Steven Spiegel, a political science professor at the University of California, Los Angeles, said he expects a two or three-week period of quiet following Arafat’s death. After that, Spiegel said in an interview, what the United States does will be critical.

“On the one hand, you can’t go in and embrace Abu Mazen so that he appears to be our guy. On the other hand, you have to be sure he succeeds, meaning the Palestinian people see themselves as better off,” Spiegel said.

“So there have to be some economic benefits, a letup on barricades and limits on travel and the like,” the professor said.

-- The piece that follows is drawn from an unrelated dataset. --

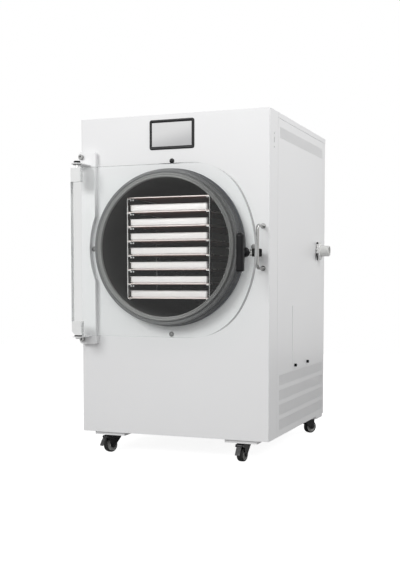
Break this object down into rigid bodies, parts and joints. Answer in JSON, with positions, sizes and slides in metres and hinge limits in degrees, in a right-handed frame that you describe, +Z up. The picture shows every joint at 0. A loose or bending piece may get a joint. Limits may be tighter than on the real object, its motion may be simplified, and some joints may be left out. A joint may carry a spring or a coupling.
{
  "type": "freeze dryer",
  "caption": "Floor-standing freeze dryer cabinet on casters, with a round vacuum chamber, a clear hinged door with a lever latch, a tray rack, a display and a side vacuum port.",
  "frame": {"origin": "on the floor, under the middle of the overall box, which takes in the latch lever and the vacuum port", "axes": "+Z up; the door faces -Y; +X is to the right as seen from the front"},
  "size_m": [0.746, 0.92, 1.188],
  "materials": {
    "cabinet_white": "satin white powder coat",
    "steel_plain": "plain zinc-plated steel",
    "stainless": "polished stainless steel",
    "drum_dark": "dark glossy drum wall",
    "collar_grey": "grey moulded rubber",
    "gasket_grey": "light grey silicone",
    "foam_black": "black closed-cell foam",
    "copper": "copper tube",
    "heater_red": "brownish red silicone pad",
    "acrylic_clear": "clear acrylic",
    "black_plastic": "black moulded plastic",
    "black_tyre": "black polyurethane tread",
    "dark_glass": "grey display window",
    "grey_plastic": "grey plastic",
    "pale_plastic": "pale nylon",
    "compressor_black": "black enamel",
    "aluminium_fins": "aluminium fins and frame"
  },
  "bodies": {
    "cabinet": {"base_pan": "steel_plain", "caster_plates": "cabinet_white", "caster_stems": "steel_plain", "chamber_drum": "drum_dark", "chassis_frame": "steel_plain", "compressor": "compressor_black", "condenser": "aluminium_fins", "cover_thumb_screws": "black_plastic", "door_gasket": "gasket_grey", "drum_cradles": "steel_plain", "drum_insulation": "foam_black", "evaporator_coil": "copper", "front_panel": "cabinet_white", "heater_pads": "heater_red", "hinge_bolts": "stainless", "hinge_bracket": "cabinet_white", "hinge_bushes": "grey_plastic", "hinge_pins": "stainless", "latch_keeper": "stainless", "left_side_panel": "cabinet_white", "neck_collar": "collar_grey", "panel_caps": "grey_plastic", "pin_caps": "black_plastic", "port_adapter": "pale_plastic", "port_clamp": "black_plastic", "power_inlet": "black_plastic", "rack_posts": "stainless", "rear_panel": "cabinet_white", "right_side_panel": "cabinet_white", "screen_bezel": "black_plastic", "screen_glass": "dark_glass", "service_port": "black_plastic", "shelf_plates": "stainless", "side_access_cover": "cabinet_white", "top_cover": "cabinet_white", "tray_1": "stainless", "tray_2": "stainless", "tray_3": "stainless", "tray_4": "stainless", "tray_5": "stainless", "tray_6": "stainless", "tray_7": "stainless", "vacuum_pipe": "stainless"},
    "door": {"door_plate": "acrylic_clear", "hinge_blocks": "cabinet_white", "latch_hub": "black_plastic"},
    "latch": {"latch_lever": "black_plastic", "latch_arm": "stainless", "latch_pad": "black_plastic"},
    "fan": {"fan_blades": "black_plastic"},
    "fork_fl": {"caster_fork_fl": "black_plastic"},
    "wheel_fl": {"caster_wheel_fl": "black_tyre"},
    "pedal_fl": {"brake_pedal_fl": "black_plastic"},
    "fork_fr": {"caster_fork_fr": "black_plastic"},
    "wheel_fr": {"caster_wheel_fr": "black_tyre"},
    "pedal_fr": {"brake_pedal_fr": "black_plastic"},
    "fork_rl": {"caster_fork_rl": "black_plastic"},
    "wheel_rl": {"caster_wheel_rl": "black_tyre"},
    "fork_rr": {"caster_fork_rr": "black_plastic"},
    "wheel_rr": {"caster_wheel_rr": "black_tyre"}
  },
  "joints": [
    {"name": "door_hinge", "type": "hinge", "parent": "cabinet", "child": "door", "pos_m": [-0.345, -0.3878, 0.719], "axis": [0, 0, -1], "range_deg": [0, 165]},
    {"name": "latch_turn", "type": "hinge", "parent": "door", "child": "latch", "pos_m": [0.273, -0.405, 0.711], "axis": [0, 1, 0], "range_deg": [0, 90]},
    {"name": "fan_spin", "type": "hinge", "parent": "cabinet", "child": "fan", "pos_m": [-0.023, 0.415, 0.255], "axis": [0, 1, 0], "continuous": true},
    {"name": "caster_swivel_fl", "type": "hinge", "parent": "cabinet", "child": "fork_fl", "pos_m": [-0.271, -0.245, 0.057], "axis": [0, 0, 1], "continuous": true},
    {"name": "wheel_spin_fl", "type": "hinge", "parent": "fork_fl", "child": "wheel_fl", "pos_m": [-0.28196, -0.26747, 0.025], "axis": [0.8988, -0.4384, 0], "continuous": true},
    {"name": "brake_pedal_fl_tip", "type": "hinge", "parent": "fork_fl", "child": "pedal_fl", "pos_m": [-0.29073, -0.28545, 0.056], "axis": [0.8988, -0.4384, 0], "range_deg": [0, 15]},
    {"name": "caster_swivel_fr", "type": "hinge", "parent": "cabinet", "child": "fork_fr", "pos_m": [0.225, -0.245, 0.057], "axis": [0, 0, 1], "continuous": true},
    {"name": "wheel_spin_fr", "type": "hinge", "parent": "fork_fr", "child": "wheel_fr", "pos_m": [0.22239, -0.26986, 0.025], "axis": [0.9945, -0.1045, 0], "continuous": true},
    {"name": "brake_pedal_fr_tip", "type": "hinge", "parent": "fork_fr", "child": "pedal_fr", "pos_m": [0.2203, -0.28975, 0.056], "axis": [0.9945, -0.1045, 0], "range_deg": [0, 15]},
    {"name": "caster_swivel_rl", "type": "hinge", "parent": "cabinet", "child": "fork_rl", "pos_m": [-0.313, 0.395, 0.057], "axis": [0, 0, 1], "continuous": true},
    {"name": "wheel_spin_rl", "type": "hinge", "parent": "fork_rl", "child": "wheel_rl", "pos_m": [-0.32839, 0.4147, 0.025], "axis": [-0.788, -0.6157, 0], "continuous": true},
    {"name": "caster_swivel_rr", "type": "hinge", "parent": "cabinet", "child": "fork_rr", "pos_m": [0.267, 0.395, 0.057], "axis": [0, 0, 1], "continuous": true},
    {"name": "wheel_spin_rr", "type": "hinge", "parent": "fork_rr", "child": "wheel_rr", "pos_m": [0.28239, 0.4147, 0.025], "axis": [-0.788, 0.6157, 0], "continuous": true}
  ]
}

Militants' desire to sabotage Abu Mazen
However, Hamas and other groups want to oust Abu Mazen, so they will encourage an upsurge in suicide bombings, knowing Israel will reverse its easing of restrictions and Mazen will look like he is incapable of improving the Palestinians’ lives, Spiegel said.

Patrick Clawson, deputy director of the Washington Institute for Near East Policy, said Arafat’s passage would provide an opportunity for the Palestinians to choose a new leader through elections. “It would set a wonderful example for the Arab world,” Clawson said in an interview.

And, he said, “since the U.S. government has said that Mr. Arafat is an obstacle to progress in the Middle East peace process, if he passes from the scene that should be an opportunity for reinvigorating the peace process and seeing what can be done to make sure the disengagement from Gaza fully benefits Israelis and Palestinians.”

James Phillips, Mideast specialist at the Heritage Foundation, said Arafat has “really poisoned the atmosphere for prospective peace talks, promising so many things and failing to deliver so often, he eroded Israeli trust in a Palestinian negotiating partner.”

But “hopefully after he passes from the scene the Palestinians can develop a more constructive approach than Arafat’s disastrous strategy,” Phillips said in an interview.

The onus for reviving the stalled peace process should be on the Palestinians and not on the United States, the analyst said.